Defense tech leaders have no reservations about pursuing consolidation.
Defense tech companies seem to consider themselves immune to the uncertainty that often compels the government to offer firms cost-plus contracts for emerging technology development because, they claim, their venture backers will absorb the risk, allowing them to achieve innovative leaps under fixed-price contracts. But over the long run, these firms and their funders are more likely to limit their own risk by shifting from defense-specific innovation (which invariably requires high, sustained R & D investment with uncertain outcomes that venture funds are unlikely to provide) to technology with clear commercial potential. Palantir, for example, evolved from an intelligence platform to support analysis for national security agencies to a data company that licenses access to its commercial software to government agencies and private companies. The growth of firms that offer competitive products to both the Defense Department and the commercial sector is, on the whole, positive. But such companies must ultimately answer to their profit-seeking investors and thus are unlikely to meet all of the department’s needs.
Furthermore, Silicon Valley’s proposed reforms would not guarantee increased competition. In fact, they could help large technology firms gain a foothold in emerging defense areas and then acquire new, smaller entrants. For all the invective against the industry consolidation that took place after the Last Supper, defense tech leaders have no reservations about pursuing consolidation themselves.

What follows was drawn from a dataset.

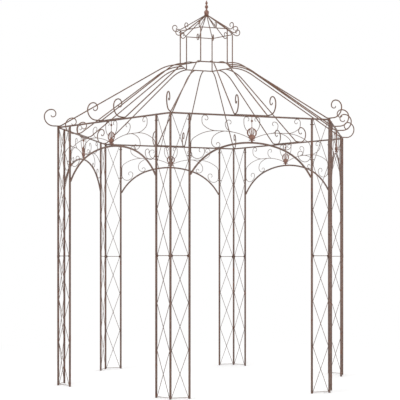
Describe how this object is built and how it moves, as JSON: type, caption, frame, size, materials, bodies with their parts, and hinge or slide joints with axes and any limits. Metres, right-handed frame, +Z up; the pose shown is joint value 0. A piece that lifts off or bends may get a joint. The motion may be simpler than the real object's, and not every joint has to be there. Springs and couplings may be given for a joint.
{
  "type": "iron gazebo",
  "caption": "Hexagonal open garden gazebo of iron tube and scrolled rod, with trellis posts, arched sides and a ribbed roof under a small lantern.",
  "frame": {"origin": "on the ground at the centre of the hexagon", "axes": "+Z up, -Y towards the front post, +X to the right through the middle of a side"},
  "size_m": [2.588, 2.95, 3.4358],
  "materials": {
    "post_paint": "antique rust brown paint, slightly mottled",
    "arch_paint": "antique rust brown paint, slightly mottled",
    "scroll_paint": "antique rust brown paint on thin forged rod",
    "roof_paint": "antique rust brown paint, a little weathered",
    "casting_paint": "redder brown paint on sand-cast iron"
  },
  "bodies": {
    "root": {"post_front_lower": "post_paint", "post_front_upper": "post_paint", "hip_rib_front": "roof_paint", "post_right_front_lower": "post_paint", "post_right_front_upper": "post_paint", "hip_rib_right_front": "roof_paint", "post_right_back_lower": "post_paint", "post_right_back_upper": "post_paint", "hip_rib_right_back": "roof_paint", "post_back_lower": "post_paint", "post_back_upper": "post_paint", "hip_rib_back": "roof_paint", "post_left_back_lower": "post_paint", "post_left_back_upper": "post_paint", "hip_rib_left_back": "roof_paint", "post_left_front_lower": "post_paint", "post_left_front_upper": "post_paint", "hip_rib_left_front": "roof_paint", "arch_front_right": "arch_paint", "scrolls_front_right": "scroll_paint", "roof_ribs_front_right": "roof_paint", "arch_right": "arch_paint", "scrolls_right": "scroll_paint", "roof_ribs_right": "roof_paint", "arch_back_right": "arch_paint", "scrolls_back_right": "scroll_paint", "roof_ribs_back_right": "roof_paint", "arch_back_left": "arch_paint", "scrolls_back_left": "scroll_paint", "roof_ribs_back_left": "roof_paint", "arch_left": "arch_paint", "scrolls_left": "scroll_paint", "roof_ribs_left": "roof_paint", "arch_front_left": "arch_paint", "scrolls_front_left": "scroll_paint", "roof_ribs_front_left": "roof_paint", "eave_rails": "arch_paint", "palmettes": "casting_paint", "crown_ring": "roof_paint", "lantern_posts": "roof_paint", "lantern_ring": "roof_paint", "lantern_ribs": "roof_paint", "finial": "casting_paint"}
  },
  "joints": []
}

Anduril, for example, has acquired nine companies since its founding in 2017. Palantir has acquired seven companies since 2013. AeroVironment, which manufactures small drones, has acquired six firms since 2019. Shield AI, which develops autonomous defense systems, has acquired three companies since 2021. Silicon Valley defense leaders argue that these moves are necessary to expand their offerings. In doing so, however, they echo the exact line that their more traditional corporate predecessors used in the 1980s and 1990s.
Finally, the solutions now being championed in Silicon Valley would not necessarily make the defense industrial base any more resilient in the face of a crisis. Often presented as a panacea for procurement modernization and production inefficiency, they would address only a narrow segment of the Defense Department’s needs. The capacity to produce less glamorous but strategically essential systems such as ships and munitions will not be solved with software alone, and they will require public investment in the government’s own expertise, production, and maintenance infrastructure—much of which has been deliberately dismantled over the past 40 years.
BACK IN BUSINESS
Defense tech leaders are correct that the U.S. military needs a faster procurement process and more agile development. But many of their proposed fixes would create a system that prioritizes speed and flexibility at the expense of fit, need, or cost discipline. Although few would object to a quicker acquisition process, the national defense requires viable, scalable, and surge-ready production, well-managed military-specific technology, and core capabilities resilient to market shifts in addition to speed. By advocating for “dynamism” as a cure-all, advocates distract from the more fundamental requirement to address the modernization and production crises: improving the structural capacity and expertise of the state.
To be sure, defense tech leaders do not totally ignore the need for state capacity entirely, but most treat it as one component among many, substitutable for private sector expertise, research, and production rather than the keystone of the entire system. To truly reform, Washington must defend itself against the false narrative that a lean government is an effective one.
If the Department of Defense wants to build a combined industrial base that can respond to the eruption of a conflict, it will have to pay for it. Washington should be willing to accept the higher costs that come with contracts that include provisions mandating that suppliers are capable of surging production if required. It should also ensure that the arsenals, shipyards, and depots that make up the Defense Department’s organic industrial base receive adequate funding. Critics may argue that expanding a near-trillion-dollar defense budget would be irresponsible, but it will cost less to maintain capacity in and outside government than to rapidly build or buy that capacity in a time of urgent need. Rather than relying on episodic crisis spending, Congress and the Defense Department should steadily invest in both the government’s and industry’s facilities, capital equipment, and manufacturing technology.
The government’s role is to advance the public interest, not to please its contractors.
The Pentagon also needs a process to assess when certain capabilities would be better developed in-house and when they would be better purchased from the private sector. Acquisition officers and others who must weigh these “build versus buy” decisions and negotiate increasingly complex contracts need more people, resources, and training to support them. To protect against waste and to encourage the responsible development and integration of new technologies in the private sector, the Defense Department should hire more acquisition officers tasked with conducting comprehensive market research and overseeing the adoption of technologies it does acquire, more systems engineers and product managers to help bring acquisition projects to fruition, and more technologists and designers who can smartly build, buy, and integrate cutting-edge technology.
Defense tech leaders often speak about “unleashing” the power of the market by cutting regulations. But the defense sector is an inherently distorted and flawed marketplace. It is defined by a single dominant buyer, significant barriers to access, and large capital requirements; no amount of deregulation or deference to Silicon Valley can correct for that. Rather than cede yet more ground to the private sector or design policy around an unachievable vision of self-administering contracts available to flashy but untested firms, Washington must grab the regulatory and institutional reins to create and manage competition within the limits of a monopsony market. It must negotiate and oversee contracts that extract the best performance from the private sector, encouraging the competition that Silicon Valley rightly claims is currently lacking. And it must decide when public in-house research, development, or production is the better investment for the future.
Further weakening government institutions on the basis of misconstrued history will have devastating long-term costs. The first and second questions in any acquisition decision must always be: Does this choice strengthen the force today and in 50 years? and, Does it respect the taxpayer? Defense tech leaders and the government will not always agree on the answers. But the government’s role is to advance the public interest, not to please its contractors. A capable and competent state is not the enemy of innovation and resilience but a precondition for them.